After seven decades of Soviet one-party rule, Russians remain deeply
distrustful of government at all levels. As a people, they are also deeply
passive. Russia today has all the trappings of democracy - elections,
campaigns, TV commercials, polls - but little passion for it.
"It appears to be a democracy," said Aleksandr V. Yurin of
the Institute
for Development of Election Systems in Moscow. "But it hasn't changed
much
in terms of popular support for government. People do not think who or
what
they vote for will influence their lives. And they don't think they have
much choice."
Certainly voter turnout suggests a lack of care. The governor of the
Leningrad region, which surrounds St. Petersburg, was re-elected on Sept.
21 in a race that attracted only fractionally more voters: 29.46 percent.
A
gubernatorial runoff in the Sverdlovsk region in the Urals brought just
32
percent to the polls.
The city of Murmansk, in the far north, elected a new mayor on Sept.
7 with
35 percent taking part. The city of Vladivostok, in the far east, elected
a
new city parliament in June with less than a 17 percent turnout.
"The worst thing that can happen is to have the powers elected
without the voters at all," warned Mikhail
I. Amosov, who ran for governor in St. Petersburg as the candidate
of the liberal Yabloko Party. He got 7 percent of the vote, less than
the 11 percent that selected the line "against all candidates."
Apathy is threatening even the national races.
Even though December's parliamentary elections could well determine
the
course of Mr. Putin's second term, an opinion survey published this week
suggested that 40 percent of Russians had little interest in them; 21
percent of 1,600 respondents in 100 cities and towns across Russia had
no
interest at all.
Another poll this month suggested that as few as 54 percent intended
to
vote, compared with 61 percent four years ago and 64 percent in 1995.

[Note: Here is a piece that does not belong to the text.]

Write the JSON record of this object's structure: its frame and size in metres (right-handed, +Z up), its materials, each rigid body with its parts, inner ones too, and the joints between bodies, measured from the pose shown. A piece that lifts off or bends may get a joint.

Fearing a low turnout, the parliament recommended holding the election
a
week early, on Dec. 7, because the original date would have fallen after
a
holiday that opens the country's prolonged celebration of Christmas and
New
Year.
Sergei A. Gorilovsky, a businessman who owns a food store and a new
printing house, sat out the Sept. 21 vote. He once supported the party
that
most vocally advocates for small businesses, the Union of Right Forces;
increasingly, he said, even its candidates had grown remote and ineffectual.
He said the decisions that affect the city - money for a new ring road,
the
rebuilding of a subway station, renovations for the city's 300th
anniversary last May - are made in Moscow by aides to Mr. Putin, this
city's most famous native. "Practically nothing depends on the people
here," he said.
On a park bench in the square named for Catherine the Great, two pensioners
on the other end of Russia's new economic spectrum - Grigory G. Sergeyev
and Olga I. Trofimova - debated the meaninglessness of it all.
Mr. Sergeyev still lives in a communal apartment with his son and his
son's
family. He was sure none of the candidates would change that. Ms. Trofimova
did not vote because she was working at a children's sanitarium,
supplementing a pension that does not make ends meet.
"Even five years ago, we believed in something," she said.
"Now we believe
in nothing."
Mr. Putin, who once served as a deputy governor here, orchestrated the
removal of the old governor, Vladimir A. Yakovlev, by appointing him to
the
presidential administration before his current term expired. That cleared
the way for Ms. Matviyenko, one of Mr. Putin's former colleagues in the
city government.
During the campaign, the Kremlin dispatched a cavalcade of senior officials
to appear with her. The national television channels, all controlled by
the
state, lavished attention on her while largely ignoring her opponents.
Mr.
Kotsyubinsky, who was the anchor of two news programs on the
city-controlled channel, said his programs were forced off the air when
the
election began because of their overtly political nature.
"The lack of a free electronic media is the greatest problem in
our
semidemocratic system," said Mr. Amosov, the candidate of the Yabloko
Party.
Mr. Putin himself endorsed Ms. Matviyenko. Not only did he violate a
new
law prohibiting officials from using their office to influence elections
but he also did it demonstratively. In a televised meeting, Ms. Matviyenko
discussed the city's need for money to continue reconstruction after its
300th anniversary. Mr. Putin then crossed the room to telephone the
director of the federal budget (who happened to be at his desk) before
assuring her that the money would be there.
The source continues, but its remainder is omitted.